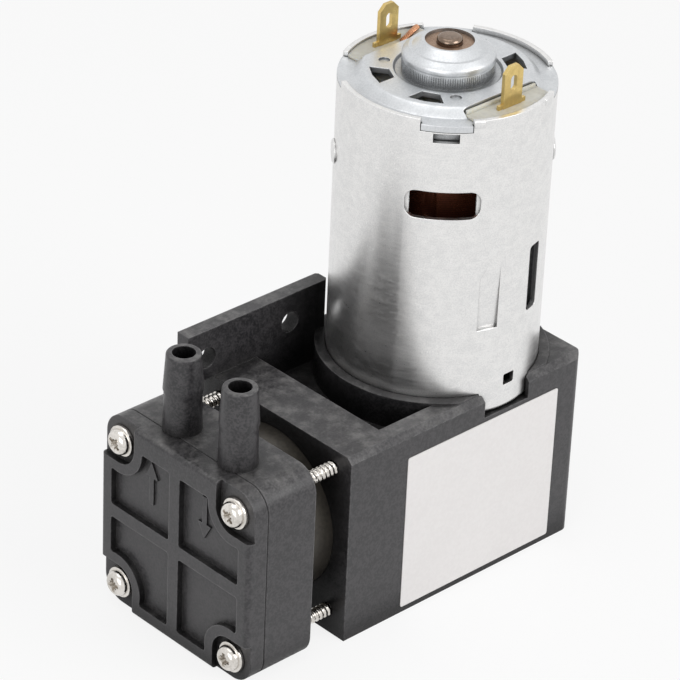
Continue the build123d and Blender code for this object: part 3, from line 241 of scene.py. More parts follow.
# One dictionary per finish: tones, roughness from smooth to worn, relief, and what covers it
finishes = {
    "black_nylon": {
        "tone": tint(0.0235, 0.0228, 0.0245), "second": tint(0.054, 0.051, 0.054), "patches": 620.0,
        "speckle": 0.6, "fineness": 3.4, "contrast": (0.42, 0.6), "rough": (0.3, 0.5), "metal": 0.0,
        "grain": (2200.0, 0.000018), "wave": (260.0, 0.000014), "edge": 0.0003, "wear": 0.7,
        "worn": tint(0.2, 0.195, 0.2), "dust": 0.34,
        "cavity": (0.011, 0.88)},
    "zinc_steel": {
        "tone": tint(0.85, 0.843, 0.832), "second": tint(0.71, 0.709, 0.706), "patches": 520.0, "speckle": 0.6,
        "rough": (0.27, 0.4), "metal": 1.0, "grain": (1700.0, 0.000007), "wave": (60.0, 0.000006),
        "edge": 0.0002, "wear": 0.35, "worn": tint(0.86, 0.86, 0.85), "dust": 0.04, "marks": (1.0, 1.0, 8.0),
        "cavity": (0.0016, 0.75)},
    "bell_steel": {
        "tone": tint(0.66, 0.675, 0.69), "second": tint(0.58, 0.595, 0.61), "patches": 380.0, "speckle": 0.5,
        "rough": (0.36, 0.48), "metal": 1.0, "grain": (2200.0, 0.000003), "wave": (80.0, 0.000006),
        "edge": 0.0002, "wear": 0.4, "worn": tint(0.84, 0.85, 0.86), "dust": 0.06, "cavity": (0.0025, 0.75)},
    "knurled_steel": {
        "tone": tint(0.5, 0.51, 0.52), "second": tint(0.3, 0.31, 0.32), "patches": 900.0, "speckle": 0.5,
        "rough": (0.36, 0.5), "metal": 1.0, "grain": (2600.0, 0.000004), "wave": (300.0, 0.000006),
        "edge": 0.00005, "wear": 0.3, "worn": tint(0.8, 0.8, 0.8), "dust": 0.05, "marks": (1.0, 1.0, 0.2),
        "cavity": (0.0008, 0.8)},
    "nickel_screw": {
        "tone": tint(0.76, 0.73, 0.69), "second": tint(0.6, 0.57, 0.53), "patches": 240.0, "speckle": 0.4,
        "rough": (0.12, 0.26), "metal": 1.0, "grain": (2600.0, 0.000003), "wave": (300.0, 0.000006),
        "edge": 0.00008, "wear": 0.4, "worn": tint(0.85, 0.83, 0.8), "dust": 0.08},
    "terminal_brass": {
        "tone": tint(0.74, 0.56, 0.22), "second": tint(0.6, 0.44, 0.17), "patches": 150.0, "speckle": 0.45,
        "rough": (0.24, 0.4), "metal": 1.0, "grain": (2000.0, 0.000003), "wave": (140.0, 0.000008),
        "edge": 0.0001, "wear": 0.5, "worn": tint(0.88, 0.74, 0.42), "dust": 0.05, "marks": (12.0, 1.0, 1.0)},
    "label_film": {
        "tone": tint(0.8, 0.778, 0.77), "second": tint(0.775, 0.752, 0.744), "patches": 160.0, "speckle": 0.6,
        "rough": (0.38, 0.52), "metal": 0.0, "grain": (2400.0, 0.000003), "wave": (60.0, 0.00001),
        "edge": 0.0001, "wear": 0.3, "worn": tint(0.86, 0.85, 0.84), "dust": 0.04},
    "white_nylon": {
        "tone": tint(0.66, 0.65, 0.58), "second": tint(0.56, 0.54, 0.47), "patches": 120.0, "speckle": 0.3,
        "rough": (0.3, 0.45), "metal": 0.0, "grain": (1800.0, 0.000004), "wave": (120.0, 0.000015),
        "edge": 0.00015, "wear": 0.3, "worn": tint(0.8, 0.79, 0.74), "dust": 0.12, "inner": 0.5},
    "anodised_sleeve": {
        "tone": tint(0.045, 0.04, 0.034), "second": tint(0.07, 0.062, 0.05), "patches": 160.0, "speckle": 0.4,
        "rough": (0.3, 0.42), "metal": 0.4, "grain": (1600.0, 0.000003), "wave": (80.0, 0.000008),
        "edge": 0.00012, "wear": 0.5, "worn": tint(0.2, 0.19, 0.17), "dust": 0.06, "marks": (14.0, 1.0, 1.0)},
    "seal_rubber": {
        "tone": tint(0.018, 0.018, 0.019), "second": tint(0.032, 0.031, 0.03), "patches": 200.0, "speckle": 0.4,
        "rough": (0.6, 0.8), "metal": 0.0, "grain": (2200.0, 0.000006), "wave": (180.0, 0.00001),
        "edge": 0.0001, "wear": 0.2, "worn": tint(0.06, 0.06, 0.06), "dust": 0.15},
    "valve_aluminium": {
        "tone": tint(0.68, 0.69, 0.7), "second": tint(0.58, 0.59, 0.6), "patches": 90.0, "speckle": 0.4,
        "rough": (0.22, 0.36), "metal": 1.0, "grain": (2000.0, 0.000003), "wave": (90.0, 0.000006),
        "edge": 0.0001, "wear": 0.3, "worn": tint(0.8, 0.8, 0.8), "dust": 0.05, "marks": (1.0, 10.0, 1.0)},
    "spring_steel": {
        "tone": tint(0.52, 0.53, 0.55), "second": tint(0.42, 0.43, 0.46), "patches": 160.0, "speckle": 0.4,
        "rough": (0.2, 0.34), "metal": 1.0, "grain": (2200.0, 0.000002), "wave": (120.0, 0.000005),
        "edge": 0.00006, "wear": 0.3, "worn": tint(0.66, 0.66, 0.68), "dust": 0.03, "marks": (1.0, 12.0, 1.0)},
    "sintered_bronze": {
        "tone": tint(0.42, 0.3, 0.22), "second": tint(0.3, 0.2, 0.14), "patches": 500.0, "speckle": 0.6,
        "rough": (0.4, 0.62), "metal": 0.9, "grain": (2600.0, 0.000012), "wave": (300.0, 0.000008),
        "edge": 0.00012, "wear": 0.4, "worn": tint(0.56, 0.42, 0.32), "dust": 0.05},
    "ferrite": {
        "tone": tint(0.06, 0.06, 0.064), "second": tint(0.1, 0.1, 0.1), "patches": 160.0, "speckle": 0.6,
        "rough": (0.5, 0.7), "metal": 0.1, "grain": (1900.0, 0.00001), "wave": (120.0, 0.00001),
        "edge": 0.0002, "wear": 0.4, "worn": tint(0.2, 0.2, 0.2), "dust": 0.1},
    "carbon": {
        "tone": tint(0.035, 0.035, 0.037), "second": tint(0.07, 0.07, 0.072), "patches": 400.0, "speckle": 0.6,
        "rough": (0.42, 0.6), "metal": 0.3, "grain": (2500.0, 0.000008), "wave": (200.0, 0.000006),
        "edge": 0.0001, "wear": 0.4, "worn": tint(0.14, 0.14, 0.14), "dust": 0.05},
    "shaft_steel": {
        "tone": tint(0.27, 0.2, 0.155), "second": tint(0.17, 0.125, 0.095), "patches": 260.0, "speckle": 0.4,
        "rough": (0.18, 0.32), "metal": 1.0, "grain": (2400.0, 0.000002), "wave": (200.0, 0.000004),
        "edge": 0.0001, "wear": 0.4, "worn": tint(0.5, 0.44, 0.38), "dust": 0.02, "marks": (1.0, 1.0, 14.0),
        "cavity": (0.0012, 0.7)},
    "core_steel": {
        "tone": tint(0.3, 0.31, 0.33), "second": tint(0.2, 0.2, 0.22), "patches": 120.0, "speckle": 0.5,
        "rough": (0.34, 0.5), "metal": 0.9, "grain": (2000.0, 0.000004), "wave": (100.0, 0.000006),
        "edge": 0.0001, "wear": 0.3, "worn": tint(0.5, 0.5, 0.52), "dust": 0.06, "layers": 0.0005},
    "enamelled_copper": {
        "tone": tint(0.2, 0.06, 0.03), "second": tint(0.12, 0.035, 0.018), "patches": 240.0, "speckle": 0.3,
        "rough": (0.22, 0.36), "metal": 0.7, "grain": (2000.0, 0.000004), "wave": (160.0, 0.00001),
        "edge": 0.0002, "wear": 0.3, "worn": tint(0.5, 0.22, 0.12), "dust": 0.04, "layers": 0.00045},
    "commutator_copper": {
        "tone": tint(0.62, 0.32, 0.18), "second": tint(0.42, 0.2, 0.11), "patches": 220.0, "speckle": 0.4,
        "rough": (0.2, 0.36), "metal": 1.0, "grain": (2200.0, 0.000003), "wave": (160.0, 0.000005),
        "edge": 0.0001, "wear": 0.4, "worn": tint(0.78, 0.5, 0.34), "dust": 0.03, "marks": (1.0, 1.0, 14.0)},
    "crank_brass": {
        "tone": tint(0.62, 0.49, 0.24), "second": tint(0.5, 0.38, 0.18), "patches": 120.0, "speckle": 0.4,
        "rough": (0.22, 0.36), "metal": 1.0, "grain": (2000.0, 0.000003), "wave": (120.0, 0.000006),
        "edge": 0.00012, "wear": 0.4, "worn": tint(0.78, 0.66, 0.42), "dust": 0.04, "marks": (1.0, 1.0, 14.0)},
    "bearing_steel": {
        "tone": tint(0.62, 0.63, 0.65), "second": tint(0.52, 0.53, 0.55), "patches": 160.0, "speckle": 0.3,
        "rough": (0.12, 0.24), "metal": 1.0, "grain": (2400.0, 0.000002), "wave": (160.0, 0.000004),
        "edge": 0.0001, "wear": 0.3, "worn": tint(0.74, 0.74, 0.76), "dust": 0.03, "marks": (1.0, 1.0, 14.0)},
    "rod_aluminium": {
        "tone": tint(0.56, 0.57, 0.58), "second": tint(0.46, 0.47, 0.48), "patches": 70.0, "speckle": 0.5,
        "rough": (0.34, 0.5), "metal": 1.0, "grain": (1500.0, 0.000009), "wave": (90.0, 0.00001),
        "edge": 0.0002, "wear": 0.4, "worn": tint(0.7, 0.7, 0.72), "dust": 0.05},
    "ptfe": {
        "tone": tint(0.07, 0.06, 0.05), "second": tint(0.11, 0.095, 0.08), "patches": 140.0, "speckle": 0.4,
        "rough": (0.4, 0.55), "metal": 0.0, "grain": (2000.0, 0.000004), "wave": (120.0, 0.000008),
        "edge": 0.0001, "wear": 0.2, "worn": tint(0.18, 0.16, 0.14), "dust": 0.05},
}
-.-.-
Copy out each line of the listing that holds "from".

_Response to the exercise_.
Continue the build123d and Blender code for this object: part 3, from line 241 of scene.py. More parts follow.
# One dictionary per finish: tones, roughness from smooth to worn, relief, and what covers it